Great jobs at companies like Microsoft, are a ticket to riches.
The rich and privileged use “the system” to their advantage every day, but when someone else uses the very system in the very same way, we blanch and invoke morality. In a curious inversion, we declare ourselves victims.
Dalit students, who have fought tooth and nail to get a glimpse of the decent life via education, often are broken; many commit suicide. The media often relate these suicides to the lack of ability to cope with the academic pressure, but from all indications, the vast majority of these suicides are connected to mistreatment and harassment. In fact, this is a known phenomenon called “Death of Merit.”
After understanding this, Tanmay’s invocation of suicide that day at Microsoft made sense to me. That he marched through all the difficulties and is now a successful engineer is amazing and rare. He credits his mother a great deal. She was adamant about educating herself and her children, and he found courage through her strength. The system of reservation gave him the confidence that if he excelled, he’d be able to get into a good institution.

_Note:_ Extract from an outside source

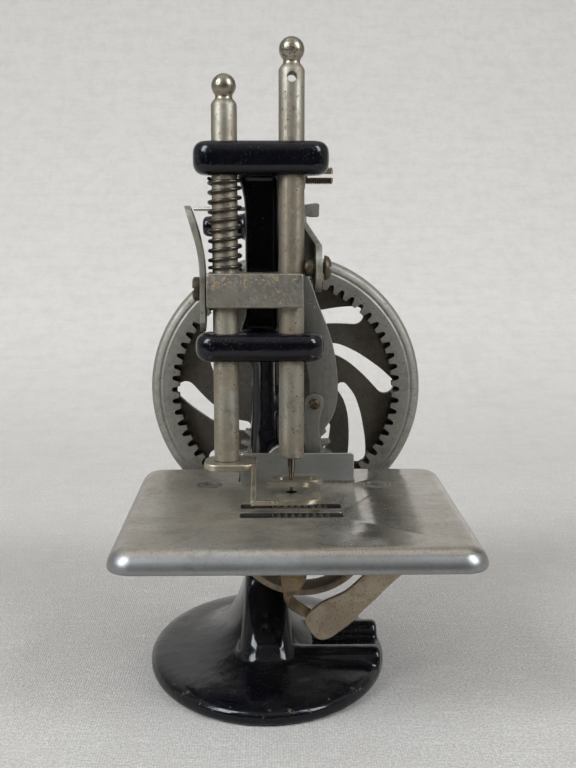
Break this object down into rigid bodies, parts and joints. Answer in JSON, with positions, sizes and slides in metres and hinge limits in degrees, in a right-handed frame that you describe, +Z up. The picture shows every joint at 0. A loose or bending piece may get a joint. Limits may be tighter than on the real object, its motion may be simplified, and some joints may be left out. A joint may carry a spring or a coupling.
{
  "type": "hand-cranked sewing machine",
  "caption": "Small antique hand-cranked chain-stitch sewing machine: oval cast base, arm, flat bed, internally geared spoked wheel, needle and presser bars.",
  "frame": {"origin": "centre of the oval base's flat underside, on the table", "axes": "+Z up, +Y from the needle to the hand wheel, +X towards the person sewing"},
  "size_m": [0.0891, 0.1274, 0.1696],
  "materials": {
    "black_enamel": "gloss black stoving enamel on cast iron",
    "bed_nickel": "worn nickel plate with fine scratches and stains",
    "nickel_plate": "aged nickel plate with brown pitting",
    "dull_steel": "dull nickel on steel",
    "raw_steel": "tan-brown tarnished sheet steel",
    "browned_steel": "rust-browned steel",
    "needle_steel": "polished steel",
    "turned_wood": "black-stained turned wood"
  },
  "bodies": {
    "frame": {"frame_casting": "black_enamel", "bed_plate": "bed_nickel", "bed_screw_left": "dull_steel", "bed_screw_right": "dull_steel", "wheel_axle_screw": "dull_steel", "lever_pivot_screw": "dull_steel", "tension_stud": "dull_steel", "tension_disc_inner": "nickel_plate", "tension_disc_outer": "nickel_plate", "tension_spring": "nickel_plate", "thread_guide": "dull_steel", "guide_screw": "dull_steel", "thread_wire": "nickel_plate", "looper_bracket": "raw_steel", "rocker_bracket": "raw_steel", "presser_spring": "nickel_plate"},
    "wheel": {"hand_wheel": "nickel_plate", "crank_spindle": "dull_steel"},
    "knob": {"crank_knob": "turned_wood"},
    "crankshaft": {"pinion": "dull_steel", "pinion_shaft": "nickel_plate", "crank_disc": "dull_steel"},
    "needle": {"needle_bar": "nickel_plate", "needle": "needle_steel", "needle_set_screw": "dull_steel", "needle_bar_stud": "browned_steel"},
    "lever": {"needle_lever": "nickel_plate", "pitman_pin": "dull_steel"},
    "pitman": {"pitman": "dull_steel", "drive_rod": "nickel_plate", "drive_rod_rivet": "browned_steel"},
    "presser": {"presser_bar": "nickel_plate", "guide_block": "dull_steel", "block_set_screw": "dull_steel", "presser_foot": "nickel_plate", "lifter_screw": "browned_steel"},
    "lifter": {"lifter_lever": "nickel_plate"},
    "nut": {"tension_nut": "dull_steel"},
    "feed": {"feed_dog": "dull_steel", "feed_carrier": "raw_steel", "feed_screw_left": "dull_steel", "feed_screw_right": "dull_steel"},
    "looper": {"looper": "nickel_plate", "looper_shaft": "dull_steel", "looper_arm": "raw_steel"},
    "rocker": {"rocker_shaft": "dull_steel", "rocker_arm": "raw_steel", "looper_drive_lever": "raw_steel"}
  },
  "joints": [
    {"name": "hand_wheel_spin", "type": "hinge", "parent": "frame", "child": "wheel", "pos_m": [0.0054, 0.037, 0.07135], "axis": [0, 1, 0], "continuous": true},
    {"name": "crank_knob_spin", "type": "hinge", "parent": "wheel", "child": "knob", "pos_m": [-0.00571, 0.056, 0.04241], "axis": [0, 1, 0], "continuous": true},
    {"name": "pinion_spin", "type": "hinge", "parent": "frame", "child": "crankshaft", "pos_m": [0.0054, 0.026, 0.05155], "axis": [0, 1, 0], "continuous": true},
    {"name": "needle_bar_slide", "type": "slide", "parent": "frame", "child": "needle", "axis": [0, 0, 1], "range_m": [0, 0.017]},
    {"name": "needle_lever_swing", "type": "hinge", "parent": "frame", "child": "lever", "pos_m": [0.0085, 0.023, 0.1203], "axis": [-1, 0, 0], "range_deg": [0, 40.3]},
    {"name": "pitman_swing", "type": "hinge", "parent": "lever", "child": "pitman", "pos_m": [0.0066, 0.01439, 0.11629], "axis": [1, 0, 0], "range_deg": [0, 40.3]},
    {"name": "rocker_swing", "type": "hinge", "parent": "frame", "child": "rocker", "pos_m": [0.037, -0.005, 0.039], "axis": [0, 1, 0], "range_deg": [0, 16.25]},
    {"name": "looper_swing", "type": "hinge", "parent": "frame", "child": "looper", "pos_m": [0.0064, -0.012, 0.034], "axis": [0, 1, 0], "range_deg": [0, 32.75]},
    {"name": "presser_bar_slide", "type": "slide", "parent": "frame", "child": "presser", "axis": [0, 0, -1], "range_m": [0, 0.002], "deforming": ["presser_spring"]},
    {"name": "lifter_turn", "type": "hinge", "parent": "presser", "child": "lifter", "pos_m": [-0.0178, 0, 0.104], "axis": [-1, 0, 0], "range_deg": [0, 90.05]},
    {"name": "tension_nut_turn", "type": "hinge", "parent": "frame", "child": "nut", "pos_m": [0.009, 0.0132, 0.1342], "axis": [1, 0, 0], "range_deg": [-180, 180]},
    {"name": "feed_slide", "type": "slide", "parent": "frame", "child": "feed", "axis": [1, 0, 0], "range_m": [-0.0015, 0.0015]}
  ],
  "couplings": [
    {"joint": "pinion_spin", "follows": "hand_wheel_spin", "ratio": 2.5},
    {"joint": "needle_lever_swing", "follows": "needle_bar_slide", "rad_per_m": 41.323},
    {"joint": "pitman_swing", "follows": "needle_bar_slide", "rad_per_m": 41.323},
    {"joint": "rocker_swing", "follows": "needle_bar_slide", "rad_per_m": 16.632},
    {"joint": "looper_swing", "follows": "needle_bar_slide", "rad_per_m": 33.572},
    {"joint": "lifter_turn", "follows": "presser_bar_slide", "rad_per_m": 785.4}
  ]
}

He points out that for many, these great jobs at companies like Microsoft are a ticket to riches. To him, they are a path out of a shackled life.
Now, Tanmay is working on a number of different fronts to ensure the next generation of his community isn’t similarly constrained. He’s working with a number of NGOs in trying to protect Dalit rights and educating the international community on plight of Dalits in India. He has also been involved in ensuring that Dalit history is preserved in American textbooks.
In the end, Tanmay taught me about myself and about a society I thought I understood. There’s no doubt I too worked hard and faced some challenges to get where I am. But for the most part, my life has been one of privilege. Talking to Tanmay made me understand just how true that is. Sure, there are Savarnas who have had to overcome obstacles to succeed and Dalits who find a much easier path forward than most. But for the majority of Dalits, the effects of multiple oppressions are that much harder to overcome.